* START Material *
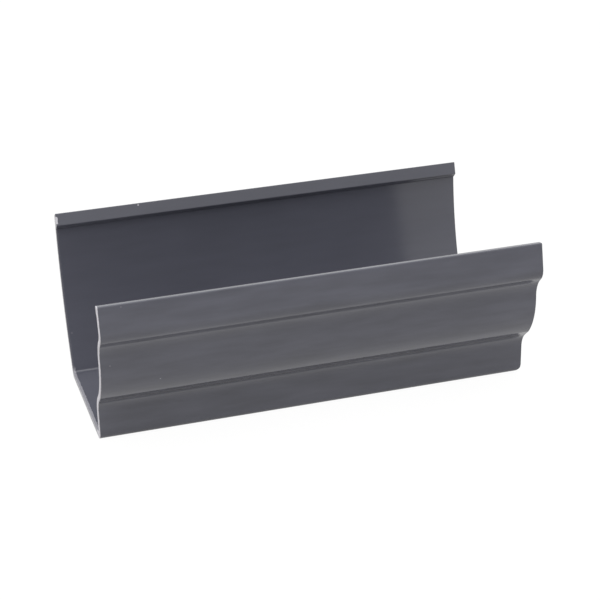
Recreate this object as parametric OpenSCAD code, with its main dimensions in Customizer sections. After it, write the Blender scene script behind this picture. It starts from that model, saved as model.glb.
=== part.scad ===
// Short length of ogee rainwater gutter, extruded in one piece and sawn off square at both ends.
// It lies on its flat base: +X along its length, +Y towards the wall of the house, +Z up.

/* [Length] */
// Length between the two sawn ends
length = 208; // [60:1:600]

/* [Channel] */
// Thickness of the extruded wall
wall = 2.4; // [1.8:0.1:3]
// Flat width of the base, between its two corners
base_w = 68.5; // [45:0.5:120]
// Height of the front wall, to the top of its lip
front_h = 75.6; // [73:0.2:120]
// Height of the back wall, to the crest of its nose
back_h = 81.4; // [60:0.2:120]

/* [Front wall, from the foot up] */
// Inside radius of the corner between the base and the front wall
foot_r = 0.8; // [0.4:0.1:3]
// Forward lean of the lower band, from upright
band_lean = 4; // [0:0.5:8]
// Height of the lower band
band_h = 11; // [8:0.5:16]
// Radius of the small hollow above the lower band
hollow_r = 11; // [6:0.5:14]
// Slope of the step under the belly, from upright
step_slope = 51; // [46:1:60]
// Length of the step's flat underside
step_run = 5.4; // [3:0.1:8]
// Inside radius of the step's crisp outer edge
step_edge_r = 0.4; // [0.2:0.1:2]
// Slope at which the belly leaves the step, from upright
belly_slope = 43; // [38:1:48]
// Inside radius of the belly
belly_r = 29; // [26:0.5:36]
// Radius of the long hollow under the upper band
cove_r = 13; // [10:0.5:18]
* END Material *
* **What is needed**
Copy out the whole listing, exactly as written.

* **Result**
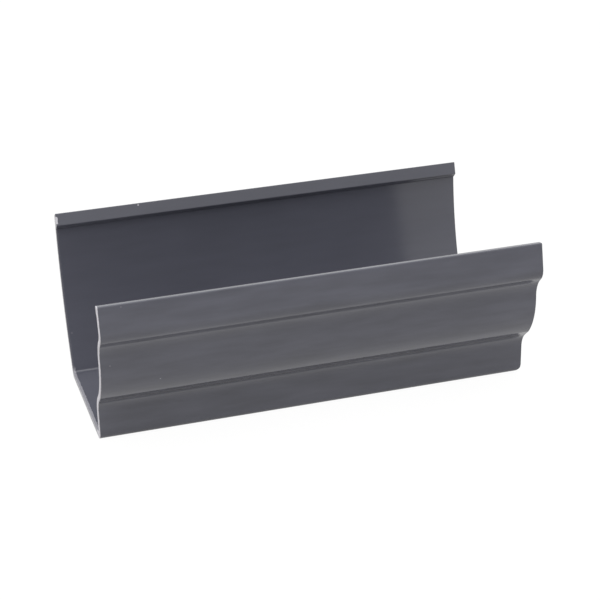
Recreate this object as parametric OpenSCAD code, with its main dimensions in Customizer sections. After it, write the Blender scene script behind this picture. It starts from that model, saved as model.glb.
=== part.scad ===
// Short length of ogee rainwater gutter, extruded in one piece and sawn off square at both ends.
// It lies on its flat base: +X along its length, +Y towards the wall of the house, +Z up.

/* [Length] */
// Length between the two sawn ends
length = 208; // [60:1:600]

/* [Channel] */
// Thickness of the extruded wall
wall = 2.4; // [1.8:0.1:3]
// Flat width of the base, between its two corners
base_w = 68.5; // [45:0.5:120]
// Height of the front wall, to the top of its lip
front_h = 75.6; // [73:0.2:120]
// Height of the back wall, to the crest of its nose
back_h = 81.4; // [60:0.2:120]

/* [Front wall, from the foot up] */
// Inside radius of the corner between the base and the front wall
foot_r = 0.8; // [0.4:0.1:3]
// Forward lean of the lower band, from upright
band_lean = 4; // [0:0.5:8]
// Height of the lower band
band_h = 11; // [8:0.5:16]
// Radius of the small hollow above the lower band
hollow_r = 11; // [6:0.5:14]
// Slope of the step under the belly, from upright
step_slope = 51; // [46:1:60]
// Length of the step's flat underside
step_run = 5.4; // [3:0.1:8]
// Inside radius of the step's crisp outer edge
step_edge_r = 0.4; // [0.2:0.1:2]
// Slope at which the belly leaves the step, from upright
belly_slope = 43; // [38:1:48]
// Inside radius of the belly
belly_r = 29; // [26:0.5:36]
// Radius of the long hollow under the upper band
cove_r = 13; // [10:0.5:18]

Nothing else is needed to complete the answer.